▶ **WHAT THIS TASK INVOLVES**:
Read the data and repeat it in full, exactly.

▶ **DATA ENTRIES**:
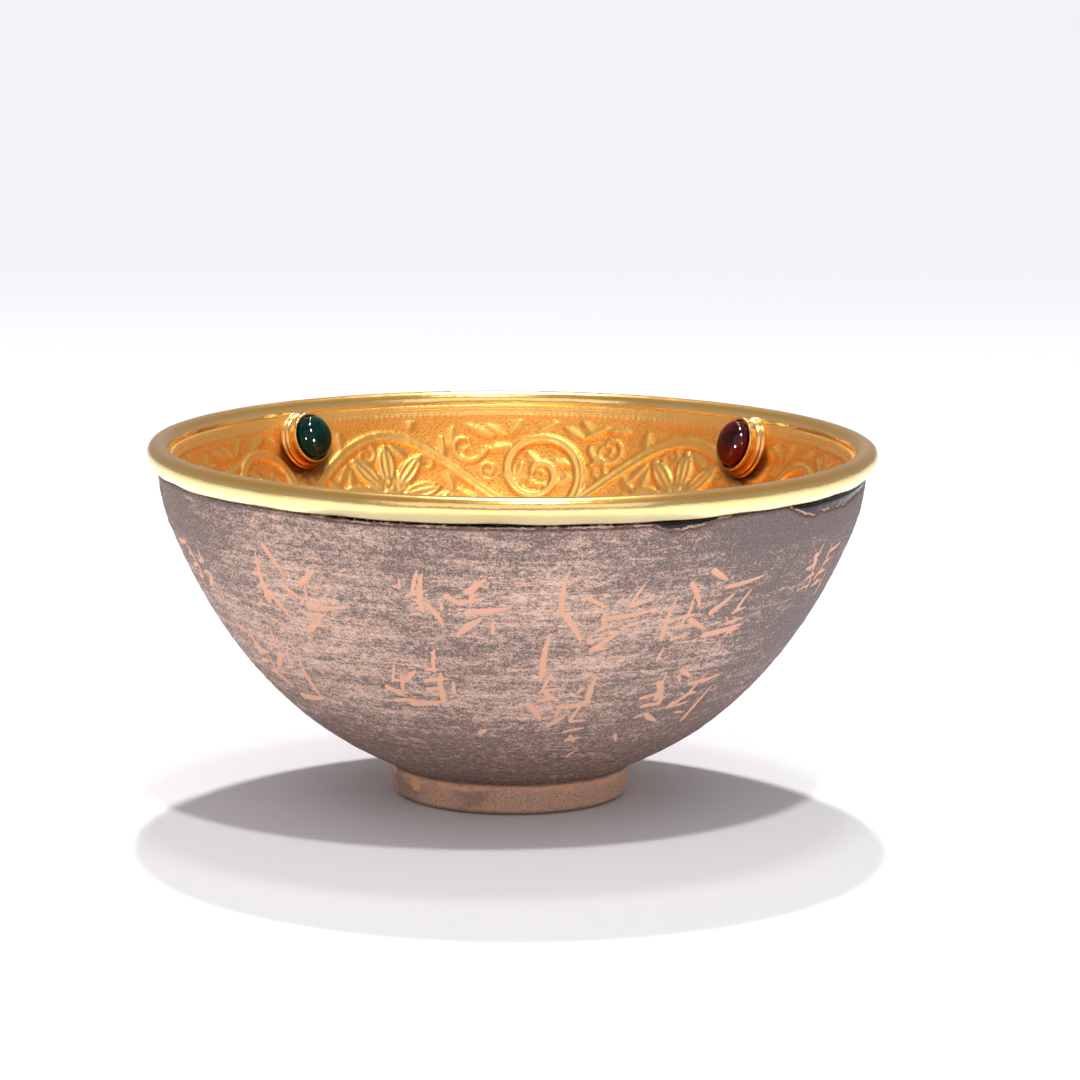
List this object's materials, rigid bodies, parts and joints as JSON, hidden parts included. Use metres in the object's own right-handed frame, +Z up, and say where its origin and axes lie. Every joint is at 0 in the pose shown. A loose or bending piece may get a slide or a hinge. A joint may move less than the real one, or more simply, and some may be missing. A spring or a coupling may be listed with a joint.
{
  "type": "jian ware tea bowl with gold lining",
  "caption": "Wide stoneware tea bowl on a small foot ring, lined with embossed gold sheet, bound with gold at the lip and set inside with red and green cabochons.",
  "frame": {"origin": "centre of the foot ring, on the surface that the bowl stands on", "axes": "+Z up along the axis of the bowl, -Y towards the front, +X to the right seen from the front"},
  "size_m": [0.1254, 0.1254, 0.0615],
  "materials": {
    "stoneware": "matte",
    "lining_gold": "satin",
    "band_gold": "gloss",
    "red_stone": "gloss",
    "green_stone": "gloss"
  },
  "bodies": {
    "root": {"stoneware_bowl": "stoneware", "gold_lining": "lining_gold", "rim_band": "band_gold", "bezel_back_right": "band_gold", "bezel_back_left": "band_gold", "bezel_front_left": "band_gold", "bezel_front_right": "band_gold", "stone_back_right": "red_stone", "stone_back_left": "green_stone", "stone_front_left": "red_stone", "stone_front_right": "green_stone"}
  },
  "joints": []
}
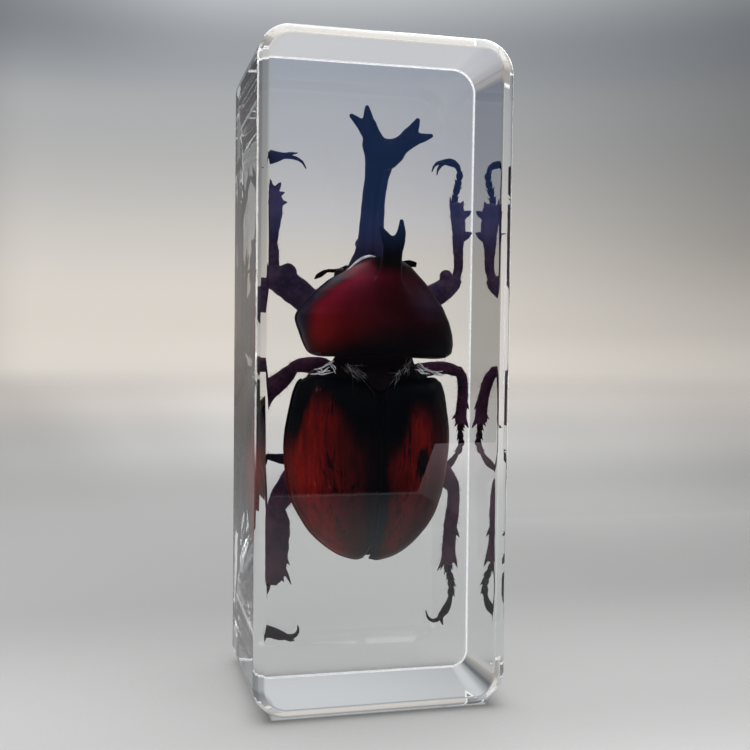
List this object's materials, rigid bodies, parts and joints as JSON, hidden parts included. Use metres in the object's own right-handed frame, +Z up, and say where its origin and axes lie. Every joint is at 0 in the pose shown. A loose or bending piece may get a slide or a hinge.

▶ **EXERCISE ANSWER**:
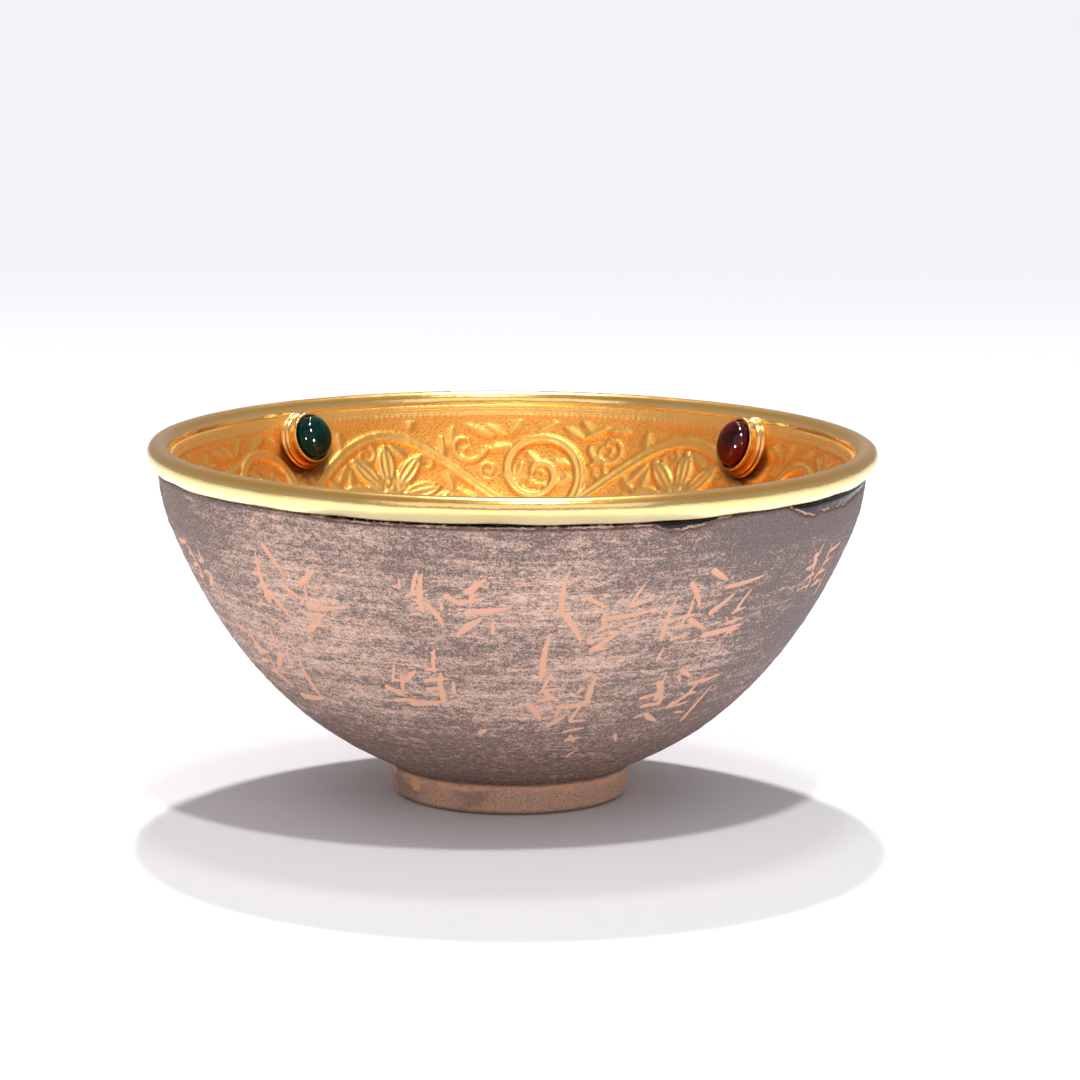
List this object's materials, rigid bodies, parts and joints as JSON, hidden parts included. Use metres in the object's own right-handed frame, +Z up, and say where its origin and axes lie. Every joint is at 0 in the pose shown. A loose or bending piece may get a slide or a hinge. A joint may move less than the real one, or more simply, and some may be missing. A spring or a coupling may be listed with a joint.
{
  "type": "jian ware tea bowl with gold lining",
  "caption": "Wide stoneware tea bowl on a small foot ring, lined with embossed gold sheet, bound with gold at the lip and set inside with red and green cabochons.",
  "frame": {"origin": "centre of the foot ring, on the surface that the bowl stands on", "axes": "+Z up along the axis of the bowl, -Y towards the front, +X to the right seen from the front"},
  "size_m": [0.1254, 0.1254, 0.0615],
  "materials": {
    "stoneware": "matte",
    "lining_gold": "satin",
    "band_gold": "gloss",
    "red_stone": "gloss",
    "green_stone": "gloss"
  },
  "bodies": {
    "root": {"stoneware_bowl": "stoneware", "gold_lining": "lining_gold", "rim_band": "band_gold", "bezel_back_right": "band_gold", "bezel_back_left": "band_gold", "bezel_front_left": "band_gold", "bezel_front_right": "band_gold", "stone_back_right": "red_stone", "stone_back_left": "green_stone", "stone_front_left": "red_stone", "stone_front_right": "green_stone"}
  },
  "joints": []
}
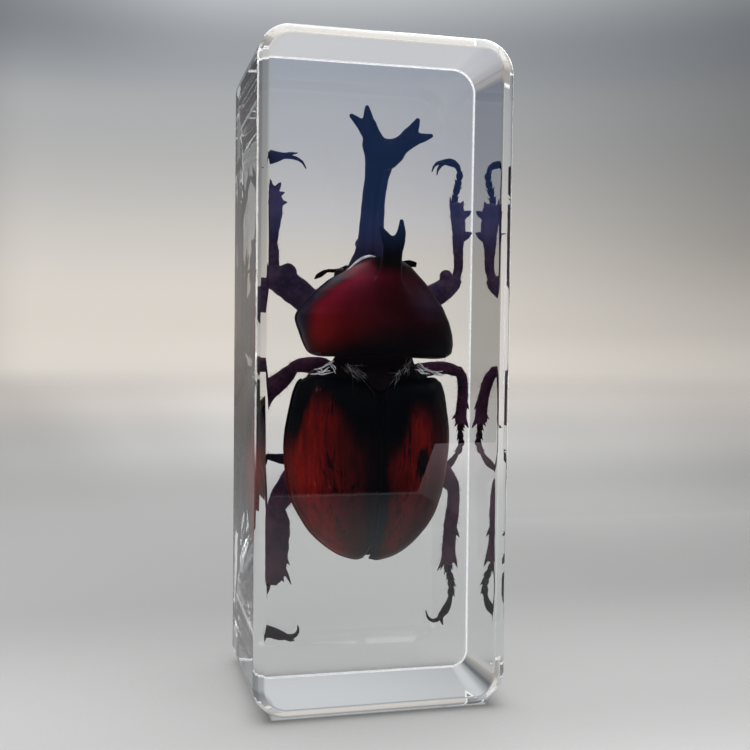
List this object's materials, rigid bodies, parts and joints as JSON, hidden parts included. Use metres in the object's own right-handed frame, +Z up, and say where its origin and axes lie. Every joint is at 0 in the pose shown. A loose or bending piece may get a slide or a hinge.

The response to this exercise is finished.